In general 'tla inventory' replaces 'find' as your tool for working with
your source trees.

tla inventory is a special-purpose find for your source tree.  Think of
it as a "find" with a whole bunch of rules particular to your source
tree, defined by you as your naming conventions.

I couldn't figure out how to make ``tla inventory'' give me a list of all files and directories that did not have tags but I wanted to have tags (i.e. during initial import). Specifically, it would not do so and recurse. I'm sure I tried every variety of options.

        Also, when I want to edit something in there, it's slightly less
convenient for me to type, ``vi ./\<shift>{[tab]'' than ``vi ./.a[tab]''

Broken shell.  Which ?

tcsh, which is not broken, I just don't trust it to do what I mean if I say ``vi {[tab]'' It does seem to escape it properly and all that, but since { is a special character, I usually escape it myself.

        User visibility I don't think is as important.  I know what stuff is
handled by arch because I keep my sources in a tree I can manage.
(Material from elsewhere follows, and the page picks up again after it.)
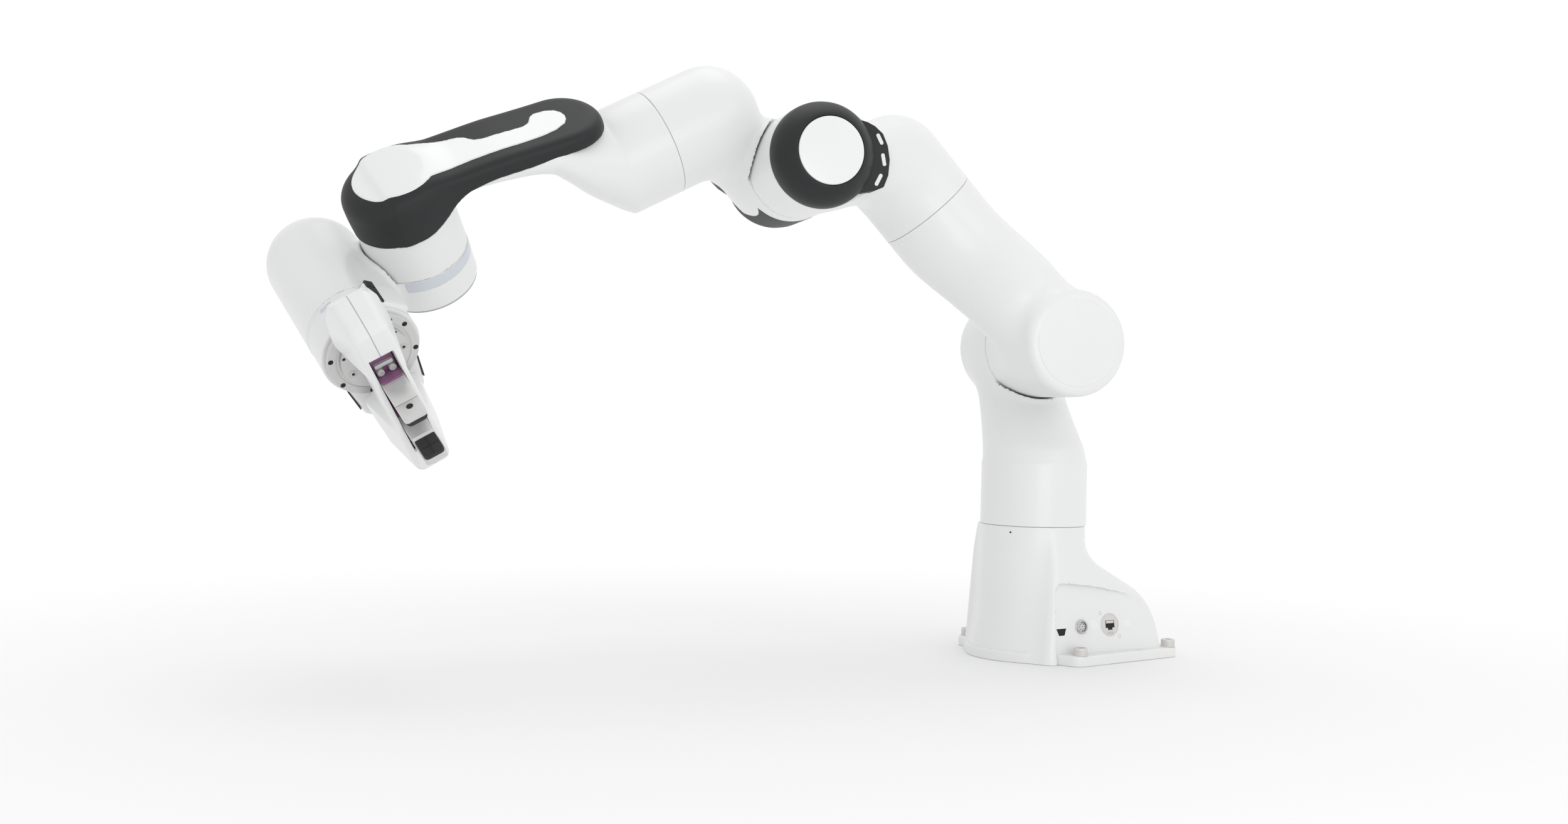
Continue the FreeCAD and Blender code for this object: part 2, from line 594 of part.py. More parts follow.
FINGER_HALF = 9.9
CARRIAGE_Z = BELT_Z + PULLEY_R + BELT + 0.3
FINGER_ROOT = 62.0
FINGER_TIP = 126.0
FINGER_BACK = 10.5             # finger's back face behind its contact face
PAD_THICK = 4.0
PAD_FOOT = 101.0
PAD_TIP = 129.0
for name, side in (("far", 1), ("near", -1)):
    facing = hand if side > 0 else hand.multiply(turn(Z, 180))
    face = FINGER_OPENING + 0.15
    carriage = block((-FINGER_HALF, face + 2, CARRIAGE_Z), (FINGER_HALF, face + 30, FINGER_ROOT))
    keep("carriage_" + name, carriage, facing)
    outline = [
        (face + PAD_THICK, FINGER_ROOT), (face + FINGER_BACK, FINGER_ROOT), (face + FINGER_BACK, FINGER_TIP),
        (face + PAD_THICK, FINGER_TIP),
    ]
    finger = prism(outline, "x", -FINGER_HALF, FINGER_HALF)
    finger = soften(finger, 4, lambda e: e.BoundBox.ZMin > FINGER_TIP - 0.1 and e.BoundBox.YLength > 5)
    finger = finger.cut(rod(2.2, face, face + 30, Y, (0, 0, 114)))
    keep("finger_" + name, finger, facing)
    pad = block((-FINGER_HALF + 0.4, face, PAD_FOOT), (FINGER_HALF - 0.4, face + PAD_THICK, PAD_TIP))
    pad = soften(pad, 4, lambda e: e.BoundBox.ZMin > PAD_TIP - 0.1 and e.BoundBox.YLength > 2)
    pad = pad.cut(block((-0.9, face - 1, PAD_FOOT - 1), (0.9, face + 1.5, PAD_TIP + 1)))
    pad = pad.cut(block((-12, face - 1, 114), (12, face + 1.5, 115.8)))
    keep("pad_" + name, pad, facing)
    clamp = [
        block((-8.8, face + FINGER_BACK + 1, FINGER_ROOT), (8.8, face + 26, FINGER_ROOT + 1)),
        block((-8.5, face + 20.5, FINGER_ROOT), (8.5, face + 25.5, FINGER_ROOT + 4)),
    ]
    clamp += [rod(2.6, FINGER_ROOT, FINGER_ROOT + 5, Z, (x, face + 15.5, 0)) for x in (-5.2, 5.2)]
    keep("belt_clamp_" + name, fuse(clamp), facing)

# Every node is one closed solid and none is empty.
for name, shape in nodes.items():
    if len(shape.Solids) != 1 or not shape.isValid() or shape.Volume < 1:
        volumes = sorted(round(one.Volume, 1) for one in shape.Solids)
        print("check", name, shape.isValid(), volumes)
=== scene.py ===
"""Looks of the collaborative robot arm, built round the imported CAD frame."""
import math

import bmesh
import bpy
import numpy as np
from mathutils import Matrix, Vector


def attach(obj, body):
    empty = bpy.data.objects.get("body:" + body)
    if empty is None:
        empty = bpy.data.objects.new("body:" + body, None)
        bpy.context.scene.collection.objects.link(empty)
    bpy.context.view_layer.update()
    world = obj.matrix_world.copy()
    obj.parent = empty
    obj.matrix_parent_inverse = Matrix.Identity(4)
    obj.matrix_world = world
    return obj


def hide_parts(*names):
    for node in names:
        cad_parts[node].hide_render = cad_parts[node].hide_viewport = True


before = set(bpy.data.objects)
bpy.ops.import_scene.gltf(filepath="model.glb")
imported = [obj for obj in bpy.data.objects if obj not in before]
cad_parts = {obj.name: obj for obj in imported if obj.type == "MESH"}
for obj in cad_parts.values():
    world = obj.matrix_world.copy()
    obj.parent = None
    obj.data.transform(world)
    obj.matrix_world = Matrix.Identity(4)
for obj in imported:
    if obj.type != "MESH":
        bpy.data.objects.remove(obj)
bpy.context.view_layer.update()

MM = 0.001

# ---------------------------------------------------------------- rest pose --
REST = [-20.5, 43.2, 1.4, -75.1, 48.5, 89.6, 47.4]
FLANGE_REACH = 103.0
LIMB_R = 53.8
BULB_R = 46.4
FINGER_OPENING = 20.0
BASE_HEIGHT, UPPER_ARM, FOREARM = 333.0, 316.0, 384.0
ELBOW_OFFSET, WRIST_OFFSET = 82.5, 88.0


def rotation(axis, degrees):
    c, s = math.cos(math.radians(degrees)), math.sin(math.radians(degrees))
    m = np.eye(4)
    i, j = {"x": (1, 2), "z": (0, 1)}[axis]
    m[i, i], m[i, j], m[j, i], m[j, j] = c, -s, s, c
    return m


def offset(x, y, z):
    m = np.eye(4)
    m[:3, 3] = (x, y, z)
    return m


F0 = np.eye(4)
F1 = offset(0, 0, BASE_HEIGHT) @ rotation("z", REST[0])
F2 = F1 @ rotation("x", -90) @ rotation("z", REST[1])
F3 = F2 @ offset(0, -UPPER_ARM, 0) @ rotation("x", 90) @ rotation("z", REST[2])
F4 = F3 @ offset(ELBOW_OFFSET, 0, 0) @ rotation("x", 90) @ rotation("z", REST[3])
F5 = F4 @ offset(-ELBOW_OFFSET, FOREARM, 0) @ rotation("x", -90) @ rotation("z", REST[4])
F6 = F5 @ rotation("x", 90) @ rotation("z", REST[5])
F7 = F6 @ offset(WRIST_OFFSET, 0, 0) @ rotation("x", 90) @ rotation("z", REST[6])
F9 = F7 @ offset(0, 0, FLANGE_REACH) @ rotation("z", -45)
E3 = F3 @ offset(ELBOW_OFFSET, 0, 0) @ rotation("x", 90)
E4 = F4 @ rotation("x", 180)


# ------------------------------------------------------------ distance fields --
def smin(a, b, k):
    h = np.clip(0.5 + 0.5 * (b - a) / k, 0, 1)
    return b + (a - b) * h - k * h * (1 - h)


def smax(a, b, k):
    return -smin(-a, -b, k)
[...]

It becomes a lot more important as visual tree-root cue when you start
working with configurations.

Well, on one hand, I don't believe the visual cue is important, but on the other hand, it's inconsistent. This is my point:

dustin2wti:/tmp/temp/manual 585% ls -l "{arch}"
ls: {arch}: No such file or directory
dustin2wti:/tmp/temp/manual 586% tla tree-version
address@hidden/temp--temp--0.1

        There's no visual cue, but the directory is handled by arch.